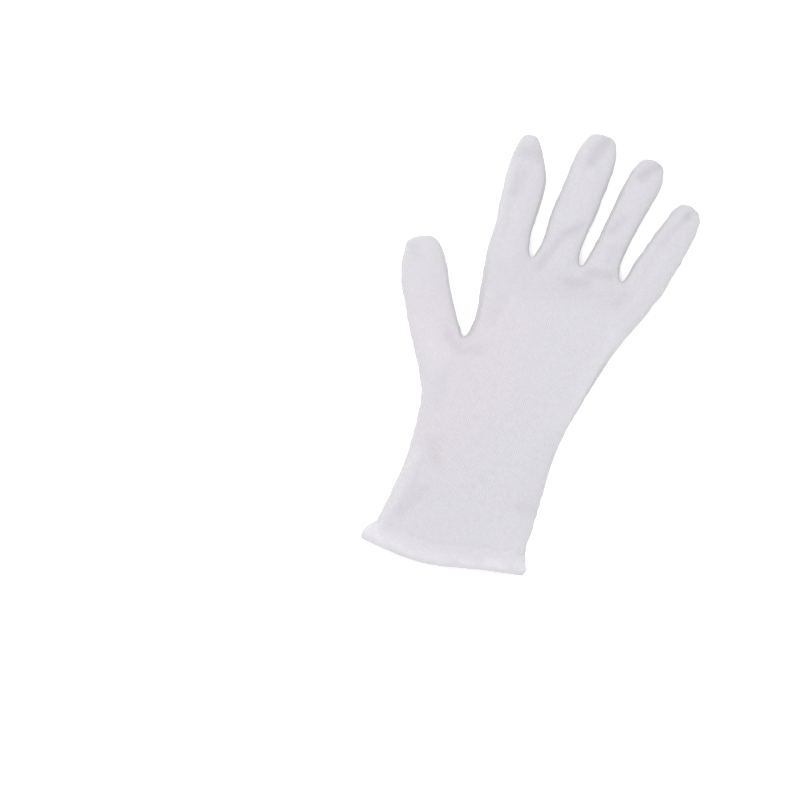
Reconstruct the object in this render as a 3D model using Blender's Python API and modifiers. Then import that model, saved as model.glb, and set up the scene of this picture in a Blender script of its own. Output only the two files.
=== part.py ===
"""Cotton dress glove lying flat: an upper cloth, a lower cloth and a doubled hem, each hollow inside.

Metres. +Y runs along the hand to the fingertips, +X to the little finger, +Z up from the table.
"""

import math
from collections import namedtuple

import bmesh
import bpy
import numpy as np

# Hand
PALM_LENGTH = 0.167
WRIST_WIDTH = 0.075
KNUCKLE_SHIFT = 0.0123

# Fingers, from the knuckle line to the tip
INDEX_LENGTH = 0.0648
INDEX_WIDTH = 0.0216
INDEX_ANGLE = -10.1
MIDDLE_LENGTH = 0.0730
MIDDLE_WIDTH = 0.0228
MIDDLE_ANGLE = -1.3
RING_LENGTH = 0.0673
RING_WIDTH = 0.0180
RING_ANGLE = 2.9
LITTLE_LENGTH = 0.0546
LITTLE_WIDTH = 0.0210
LITTLE_ANGLE = 9.3
THUMB_LENGTH = 0.0572
THUMB_WIDTH = 0.0254
THUMB_ANGLE = -29.1

# Heights of the empty glove above the table
SEAM_HEIGHT = 0.0046
FINGER_THICKNESS = 0.0108
THUMB_THICKNESS = 0.0116
PALM_THICKNESS = 0.0142
CUFF_THICKNESS = 0.0112

# Cloth and hem
CLOTH = 0.0011
CLEARANCE = 0.0003
HEM_DEPTH = 0.0115
HEM_CLOTH = 0.0021
HEM_STEP = 0.0005
MOUTH_WIDTH = 0.0864

# How far up the side wall the rounding of the upper and of the lower cloth begins
UPPER_SIDE = 0.60
LOWER_SIDE = 0.30

# How far the edge of each cloth stays back from the seam between the fingers, in cloths
CROTCH_EASE = 0.25

COTTON = (0.86, 0.86, 0.88, 1.0)
COTTON_ROUGHNESS = 0.95

Finger = namedtuple("Finger", "name length width angle base rows")
Row = namedtuple("Row", "along width shift")

# Rows of each finger in shares of its length and width: how wide it is there and how far it has moved aside.
# The last row bends round the tip.
INDEX_ROWS = (
    Row(0.12, 0.95, -0.02),
    Row(0.28, 0.94, 0.02),
    Row(0.45, 1.00, 0.06),
    Row(0.62, 1.00, 0.10),
    Row(0.77, 0.86, 0.07),
    Row(0.88, 0.66, 0.05),
    Row(0.95, 0.48, 0.03),
    Row(0.987, 0.29, 0.03),
)
MIDDLE_ROWS = (
    Row(0.12, 0.92, 0.00),
    Row(0.28, 0.97, 0.01),
    Row(0.45, 1.00, 0.04),
    Row(0.62, 0.98, 0.08),
    Row(0.77, 0.95, 0.10),
    Row(0.88, 0.86, 0.11),
    Row(0.95, 0.70, 0.12),
    Row(0.987, 0.46, 0.13),
)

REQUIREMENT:
Reproduce every line of the material above exactly.

RESULT OF THE TASK:
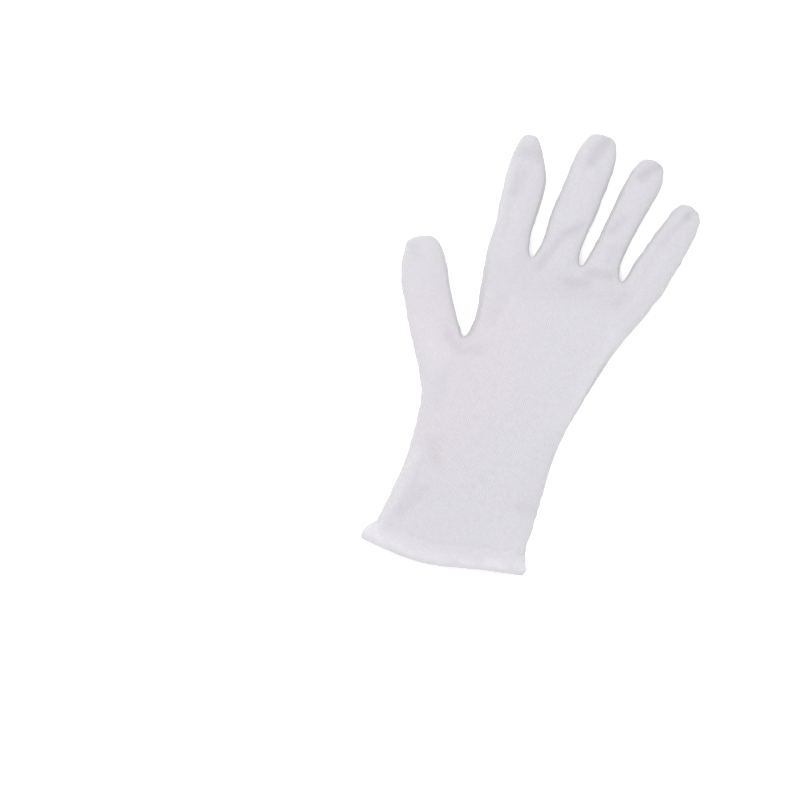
Reconstruct the object in this render as a 3D model using Blender's Python API and modifiers. Then import that model, saved as model.glb, and set up the scene of this picture in a Blender script of its own. Output only the two files.
=== part.py ===
"""Cotton dress glove lying flat: an upper cloth, a lower cloth and a doubled hem, each hollow inside.

Metres. +Y runs along the hand to the fingertips, +X to the little finger, +Z up from the table.
"""

import math
from collections import namedtuple

import bmesh
import bpy
import numpy as np

# Hand
PALM_LENGTH = 0.167
WRIST_WIDTH = 0.075
KNUCKLE_SHIFT = 0.0123

# Fingers, from the knuckle line to the tip
INDEX_LENGTH = 0.0648
INDEX_WIDTH = 0.0216
INDEX_ANGLE = -10.1
MIDDLE_LENGTH = 0.0730
MIDDLE_WIDTH = 0.0228
MIDDLE_ANGLE = -1.3
RING_LENGTH = 0.0673
RING_WIDTH = 0.0180
RING_ANGLE = 2.9
LITTLE_LENGTH = 0.0546
LITTLE_WIDTH = 0.0210
LITTLE_ANGLE = 9.3
THUMB_LENGTH = 0.0572
THUMB_WIDTH = 0.0254
THUMB_ANGLE = -29.1

# Heights of the empty glove above the table
SEAM_HEIGHT = 0.0046
FINGER_THICKNESS = 0.0108
THUMB_THICKNESS = 0.0116
PALM_THICKNESS = 0.0142
CUFF_THICKNESS = 0.0112

# Cloth and hem
CLOTH = 0.0011
CLEARANCE = 0.0003
HEM_DEPTH = 0.0115
HEM_CLOTH = 0.0021
HEM_STEP = 0.0005
MOUTH_WIDTH = 0.0864

# How far up the side wall the rounding of the upper and of the lower cloth begins
UPPER_SIDE = 0.60
LOWER_SIDE = 0.30

# How far the edge of each cloth stays back from the seam between the fingers, in cloths
CROTCH_EASE = 0.25

COTTON = (0.86, 0.86, 0.88, 1.0)
COTTON_ROUGHNESS = 0.95

Finger = namedtuple("Finger", "name length width angle base rows")
Row = namedtuple("Row", "along width shift")

# Rows of each finger in shares of its length and width: how wide it is there and how far it has moved aside.
# The last row bends round the tip.
INDEX_ROWS = (
    Row(0.12, 0.95, -0.02),
    Row(0.28, 0.94, 0.02),
    Row(0.45, 1.00, 0.06),
    Row(0.62, 1.00, 0.10),
    Row(0.77, 0.86, 0.07),
    Row(0.88, 0.66, 0.05),
    Row(0.95, 0.48, 0.03),
    Row(0.987, 0.29, 0.03),
)
MIDDLE_ROWS = (
    Row(0.12, 0.92, 0.00),
    Row(0.28, 0.97, 0.01),
    Row(0.45, 1.00, 0.04),
    Row(0.62, 0.98, 0.08),
    Row(0.77, 0.95, 0.10),
    Row(0.88, 0.86, 0.11),
    Row(0.95, 0.70, 0.12),
    Row(0.987, 0.46, 0.13),
)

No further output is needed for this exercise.